| Provided material |
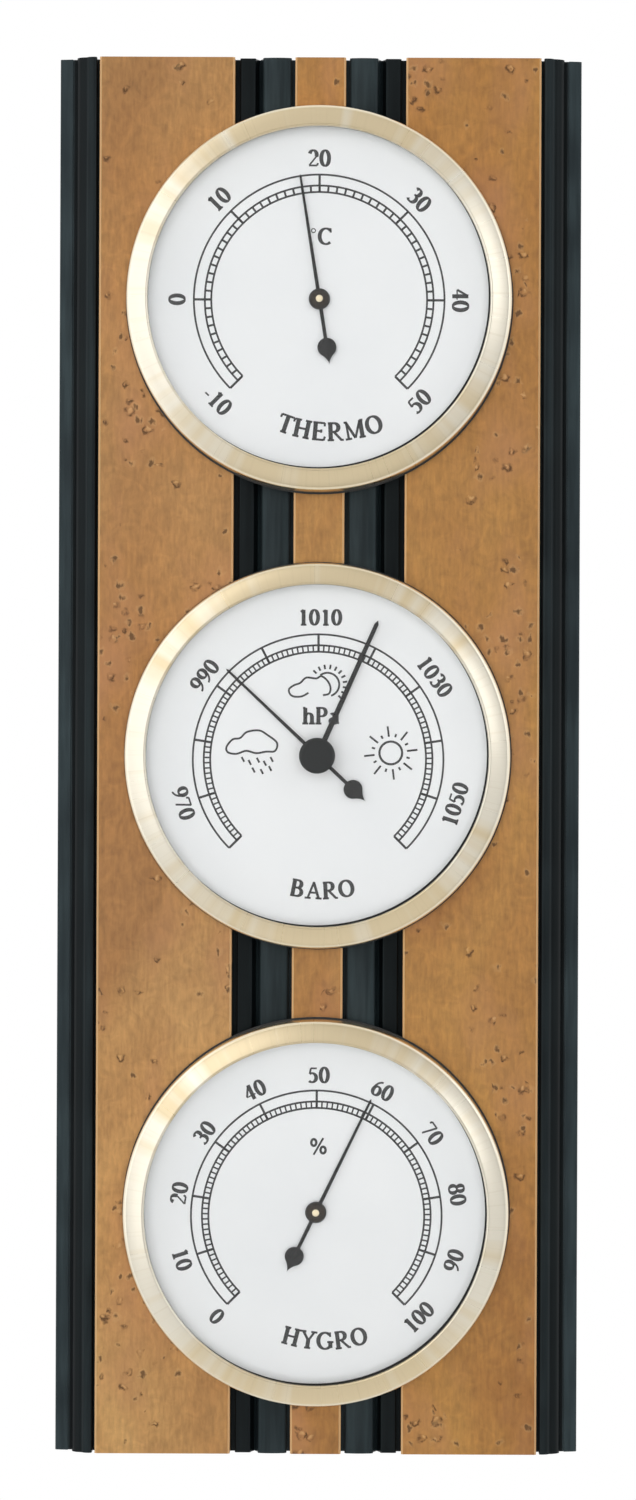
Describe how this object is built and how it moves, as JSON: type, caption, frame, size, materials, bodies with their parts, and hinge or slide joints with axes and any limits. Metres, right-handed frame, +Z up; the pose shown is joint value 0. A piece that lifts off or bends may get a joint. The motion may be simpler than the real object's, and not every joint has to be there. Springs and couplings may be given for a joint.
{
  "type": "analogue weather station",
  "caption": "Wall-hung board of burl veneer and black mouldings with a thermometer, an aneroid barometer and a hygrometer in brass bezels, one above another.",
  "frame": {"origin": "centre of the hanger's entry hole, on the plane of the wall", "axes": "+Z up along the board's height, +X to the right seen from the front, +Y into the wall; the dials face -Y"},
  "size_m": [0.1388, 0.031, 0.37],
  "materials": {
    "core_mdf": "raw fibreboard",
    "burl_veneer": "clear satin lacquer over burl veneer",
    "black_lacquer": "satin black lacquer on moulded wood",
    "bezel_brass": "pale brass, polished and lacquered",
    "lens_glass": "clear flat glass",
    "dial_silver": "silver-white printed sheet",
    "spacer_white": "moulded, matt",
    "case_black": "moulded, fine texture",
    "grip_rubber": "matt",
    "movement_brass": "machined",
    "movement_steel": "turned",
    "pointer_black": "black enamel",
    "bimetal_strip": "rolled strip",
    "humidity_strip": "treated paper on metal strip",
    "knob_black": "moulded, satin",
    "hanger_steel": "zinc plated"
  },
  "bodies": {
    "case": {"core_board": "core_mdf", "left_burl_panel": "burl_veneer", "centre_burl_strip": "burl_veneer", "right_burl_panel": "burl_veneer", "left_edge_moulding": "black_lacquer", "right_edge_moulding": "black_lacquer", "left_inner_moulding": "black_lacquer", "right_inner_moulding": "black_lacquer", "hanger_plate": "hanger_steel", "hanger_screws": "hanger_steel", "thermometer_housing": "case_black", "thermometer_grip_band": "grip_rubber", "thermometer_dial": "dial_silver", "thermometer_spacer": "spacer_white", "thermometer_lens": "lens_glass", "thermometer_bezel": "bezel_brass", "barometer_housing": "case_black", "barometer_grip_band": "grip_rubber", "barometer_dial": "dial_silver", "barometer_spacer": "spacer_white", "barometer_lens": "lens_glass", "barometer_bezel": "bezel_brass", "hygrometer_housing": "case_black", "hygrometer_grip_band": "grip_rubber", "hygrometer_dial": "dial_silver", "hygrometer_spacer": "spacer_white", "hygrometer_lens": "lens_glass", "hygrometer_bezel": "bezel_brass", "thermometer_bracket": "movement_brass", "thermometer_bracket_screws": "movement_steel", "hygrometer_bracket": "movement_brass", "hygrometer_bracket_screws": "movement_steel", "barometer_base_plate": "movement_brass", "barometer_capsule_lower": "movement_steel", "barometer_capsule_upper": "movement_steel", "barometer_pillars": "movement_brass", "barometer_lower_plate": "movement_brass", "barometer_top_plate": "movement_brass", "barometer_hairspring": "movement_steel", "barometer_set_bush": "movement_brass", "barometer_movement_screws": "movement_steel"},
    "thermometer_hand": {"thermometer_arbor": "movement_steel", "thermometer_pointer": "pointer_black", "thermometer_hub_cap": "movement_brass"},
    "thermometer_adjuster": {"thermometer_adjuster": "movement_brass", "thermometer_coil": "bimetal_strip"},
    "hygrometer_hand": {"hygrometer_arbor": "movement_steel", "hygrometer_pointer": "pointer_black", "hygrometer_hub_cap": "movement_brass"},
    "hygrometer_adjuster": {"hygrometer_adjuster": "movement_brass", "hygrometer_coil": "humidity_strip"},
    "barometer_sector": {"barometer_sector": "movement_brass"},
    "barometer_hand": {"barometer_arbor": "movement_steel", "barometer_pointer": "pointer_black"},
    "rocking_shaft": {"barometer_rocking_shaft": "movement_steel"},
    "link": {"barometer_link": "movement_steel"},
    "capsule_post": {"barometer_capsule_post": "movement_brass"},
    "adjusting_screw": {"barometer_adjusting_screw": "movement_steel"},
    "marker_hand": {"barometer_set_hand": "pointer_black", "barometer_set_knob": "knob_black"}
  },
  "joints": [
    {"name": "thermometer_hand_hinge", "type": "hinge", "parent": "case", "child": "thermometer_hand", "pos_m": [0, -0.018, -0.0555], "axis": [0, 1, 0], "range_deg": [-126, 144], "stiffness_Nm_per_rad": 0.001, "deforming": ["thermometer_coil"]},
    {"name": "thermometer_adjuster_hinge", "type": "hinge", "parent": "case", "child": "thermometer_adjuster", "pos_m": [0, -0.001, -0.0555], "axis": [0, 1, 0], "range_deg": [-25, 25], "deforming": ["thermometer_coil"]},
    {"name": "hygrometer_hand_hinge", "type": "hinge", "parent": "case", "child": "hygrometer_hand", "pos_m": [0, -0.018, -0.2965], "axis": [0, 1, 0], "range_deg": [-160.92, 109.08], "stiffness_Nm_per_rad": 0.001, "deforming": ["hygrometer_coil"]},
    {"name": "hygrometer_adjuster_hinge", "type": "hinge", "parent": "case", "child": "hygrometer_adjuster", "pos_m": [0, -0.001, -0.2965], "axis": [0, 1, 0], "range_deg": [-25, 25], "deforming": ["hygrometer_coil"]},
    {"name": "sector_hinge", "type": "hinge", "parent": "case", "child": "barometer_sector", "pos_m": [0, -0.014, -0.202], "axis": [0, 1, 0], "range_deg": [-15.14, 7.37], "stiffness_Nm_per_rad": 0.02},
    {"name": "barometer_hand_hinge", "type": "hinge", "parent": "case", "child": "barometer_hand", "pos_m": [0, -0.018, -0.176], "axis": [0, 1, 0], "range_deg": [-88.6, 181.8], "deforming": ["barometer_hairspring"]},
    {"name": "rocking_shaft_hinge", "type": "hinge", "parent": "case", "child": "rocking_shaft", "pos_m": [0, -0.0103, -0.1795], "axis": [1, 0, 0], "range_deg": [-9, 4.5]},
    {"name": "link_slide", "type": "slide", "parent": "case", "child": "link", "axis": [0, 0, 1], "range_m": [-0.0004, 0.0008]},
    {"name": "capsule_post_slide", "type": "slide", "parent": "case", "child": "capsule_post", "axis": [0, 1, 0], "range_m": [-0.00028, 0.00056], "deforming": ["barometer_capsule_upper"]},
    {"name": "adjusting_screw_hinge", "type": "hinge", "parent": "case", "child": "adjusting_screw", "pos_m": [0, -0.002, -0.151], "axis": [0, 1, 0], "range_deg": [-360, 360]},
    {"name": "marker_hand_hinge", "type": "hinge", "parent": "case", "child": "marker_hand", "pos_m": [0, -0.023, -0.176], "axis": [0, 1, 0], "continuous": true}
  ],
  "couplings": [
    {"joint": "barometer_hand_hinge", "follows": "sector_hinge", "ratio": -12},
    {"joint": "rocking_shaft_hinge", "follows": "sector_hinge", "ratio": 0.58824},
    {"joint": "link_slide", "follows": "sector_hinge", "m_per_rad": -0.003},
    {"joint": "capsule_post_slide", "follows": "sector_hinge", "m_per_rad": -0.0020588}
  ]
}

| Problem |
Each line above is to be repeated exactly.

| Problem solution |
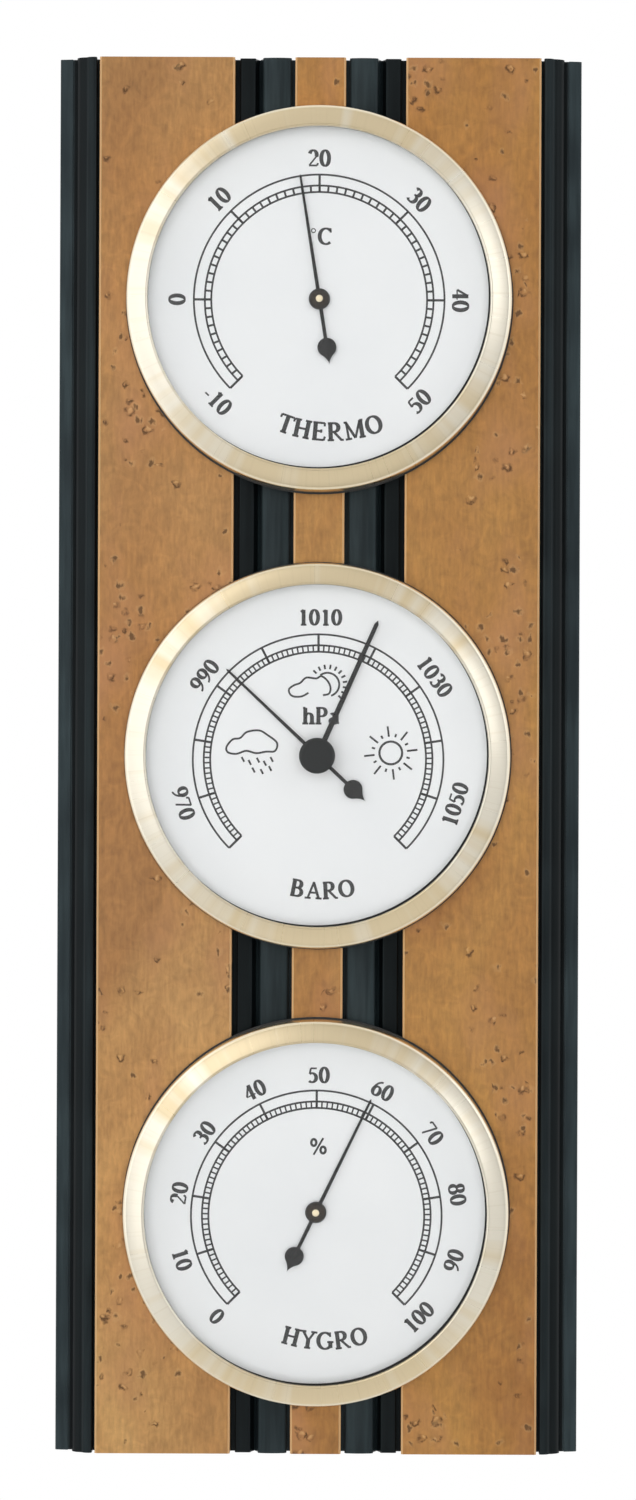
Describe how this object is built and how it moves, as JSON: type, caption, frame, size, materials, bodies with their parts, and hinge or slide joints with axes and any limits. Metres, right-handed frame, +Z up; the pose shown is joint value 0. A piece that lifts off or bends may get a joint. The motion may be simpler than the real object's, and not every joint has to be there. Springs and couplings may be given for a joint.
{
  "type": "analogue weather station",
  "caption": "Wall-hung board of burl veneer and black mouldings with a thermometer, an aneroid barometer and a hygrometer in brass bezels, one above another.",
  "frame": {"origin": "centre of the hanger's entry hole, on the plane of the wall", "axes": "+Z up along the board's height, +X to the right seen from the front, +Y into the wall; the dials face -Y"},
  "size_m": [0.1388, 0.031, 0.37],
  "materials": {
    "core_mdf": "raw fibreboard",
    "burl_veneer": "clear satin lacquer over burl veneer",
    "black_lacquer": "satin black lacquer on moulded wood",
    "bezel_brass": "pale brass, polished and lacquered",
    "lens_glass": "clear flat glass",
    "dial_silver": "silver-white printed sheet",
    "spacer_white": "moulded, matt",
    "case_black": "moulded, fine texture",
    "grip_rubber": "matt",
    "movement_brass": "machined",
    "movement_steel": "turned",
    "pointer_black": "black enamel",
    "bimetal_strip": "rolled strip",
    "humidity_strip": "treated paper on metal strip",
    "knob_black": "moulded, satin",
    "hanger_steel": "zinc plated"
  },
  "bodies": {
    "case": {"core_board": "core_mdf", "left_burl_panel": "burl_veneer", "centre_burl_strip": "burl_veneer", "right_burl_panel": "burl_veneer", "left_edge_moulding": "black_lacquer", "right_edge_moulding": "black_lacquer", "left_inner_moulding": "black_lacquer", "right_inner_moulding": "black_lacquer", "hanger_plate": "hanger_steel", "hanger_screws": "hanger_steel", "thermometer_housing": "case_black", "thermometer_grip_band": "grip_rubber", "thermometer_dial": "dial_silver", "thermometer_spacer": "spacer_white", "thermometer_lens": "lens_glass", "thermometer_bezel": "bezel_brass", "barometer_housing": "case_black", "barometer_grip_band": "grip_rubber", "barometer_dial": "dial_silver", "barometer_spacer": "spacer_white", "barometer_lens": "lens_glass", "barometer_bezel": "bezel_brass", "hygrometer_housing": "case_black", "hygrometer_grip_band": "grip_rubber", "hygrometer_dial": "dial_silver", "hygrometer_spacer": "spacer_white", "hygrometer_lens": "lens_glass", "hygrometer_bezel": "bezel_brass", "thermometer_bracket": "movement_brass", "thermometer_bracket_screws": "movement_steel", "hygrometer_bracket": "movement_brass", "hygrometer_bracket_screws": "movement_steel", "barometer_base_plate": "movement_brass", "barometer_capsule_lower": "movement_steel", "barometer_capsule_upper": "movement_steel", "barometer_pillars": "movement_brass", "barometer_lower_plate": "movement_brass", "barometer_top_plate": "movement_brass", "barometer_hairspring": "movement_steel", "barometer_set_bush": "movement_brass", "barometer_movement_screws": "movement_steel"},
    "thermometer_hand": {"thermometer_arbor": "movement_steel", "thermometer_pointer": "pointer_black", "thermometer_hub_cap": "movement_brass"},
    "thermometer_adjuster": {"thermometer_adjuster": "movement_brass", "thermometer_coil": "bimetal_strip"},
    "hygrometer_hand": {"hygrometer_arbor": "movement_steel", "hygrometer_pointer": "pointer_black", "hygrometer_hub_cap": "movement_brass"},
    "hygrometer_adjuster": {"hygrometer_adjuster": "movement_brass", "hygrometer_coil": "humidity_strip"},
    "barometer_sector": {"barometer_sector": "movement_brass"},
    "barometer_hand": {"barometer_arbor": "movement_steel", "barometer_pointer": "pointer_black"},
    "rocking_shaft": {"barometer_rocking_shaft": "movement_steel"},
    "link": {"barometer_link": "movement_steel"},
    "capsule_post": {"barometer_capsule_post": "movement_brass"},
    "adjusting_screw": {"barometer_adjusting_screw": "movement_steel"},
    "marker_hand": {"barometer_set_hand": "pointer_black", "barometer_set_knob": "knob_black"}
  },
  "joints": [
    {"name": "thermometer_hand_hinge", "type": "hinge", "parent": "case", "child": "thermometer_hand", "pos_m": [0, -0.018, -0.0555], "axis": [0, 1, 0], "range_deg": [-126, 144], "stiffness_Nm_per_rad": 0.001, "deforming": ["thermometer_coil"]},
    {"name": "thermometer_adjuster_hinge", "type": "hinge", "parent": "case", "child": "thermometer_adjuster", "pos_m": [0, -0.001, -0.0555], "axis": [0, 1, 0], "range_deg": [-25, 25], "deforming": ["thermometer_coil"]},
    {"name": "hygrometer_hand_hinge", "type": "hinge", "parent": "case", "child": "hygrometer_hand", "pos_m": [0, -0.018, -0.2965], "axis": [0, 1, 0], "range_deg": [-160.92, 109.08], "stiffness_Nm_per_rad": 0.001, "deforming": ["hygrometer_coil"]},
    {"name": "hygrometer_adjuster_hinge", "type": "hinge", "parent": "case", "child": "hygrometer_adjuster", "pos_m": [0, -0.001, -0.2965], "axis": [0, 1, 0], "range_deg": [-25, 25], "deforming": ["hygrometer_coil"]},
    {"name": "sector_hinge", "type": "hinge", "parent": "case", "child": "barometer_sector", "pos_m": [0, -0.014, -0.202], "axis": [0, 1, 0], "range_deg": [-15.14, 7.37], "stiffness_Nm_per_rad": 0.02},
    {"name": "barometer_hand_hinge", "type": "hinge", "parent": "case", "child": "barometer_hand", "pos_m": [0, -0.018, -0.176], "axis": [0, 1, 0], "range_deg": [-88.6, 181.8], "deforming": ["barometer_hairspring"]},
    {"name": "rocking_shaft_hinge", "type": "hinge", "parent": "case", "child": "rocking_shaft", "pos_m": [0, -0.0103, -0.1795], "axis": [1, 0, 0], "range_deg": [-9, 4.5]},
    {"name": "link_slide", "type": "slide", "parent": "case", "child": "link", "axis": [0, 0, 1], "range_m": [-0.0004, 0.0008]},
    {"name": "capsule_post_slide", "type": "slide", "parent": "case", "child": "capsule_post", "axis": [0, 1, 0], "range_m": [-0.00028, 0.00056], "deforming": ["barometer_capsule_upper"]},
    {"name": "adjusting_screw_hinge", "type": "hinge", "parent": "case", "child": "adjusting_screw", "pos_m": [0, -0.002, -0.151], "axis": [0, 1, 0], "range_deg": [-360, 360]},
    {"name": "marker_hand_hinge", "type": "hinge", "parent": "case", "child": "marker_hand", "pos_m": [0, -0.023, -0.176], "axis": [0, 1, 0], "continuous": true}
  ],
  "couplings": [
    {"joint": "barometer_hand_hinge", "follows": "sector_hinge", "ratio": -12},
    {"joint": "rocking_shaft_hinge", "follows": "sector_hinge", "ratio": 0.58824},
    {"joint": "link_slide", "follows": "sector_hinge", "m_per_rad": -0.003},
    {"joint": "capsule_post_slide", "follows": "sector_hinge", "m_per_rad": -0.0020588}
  ]
}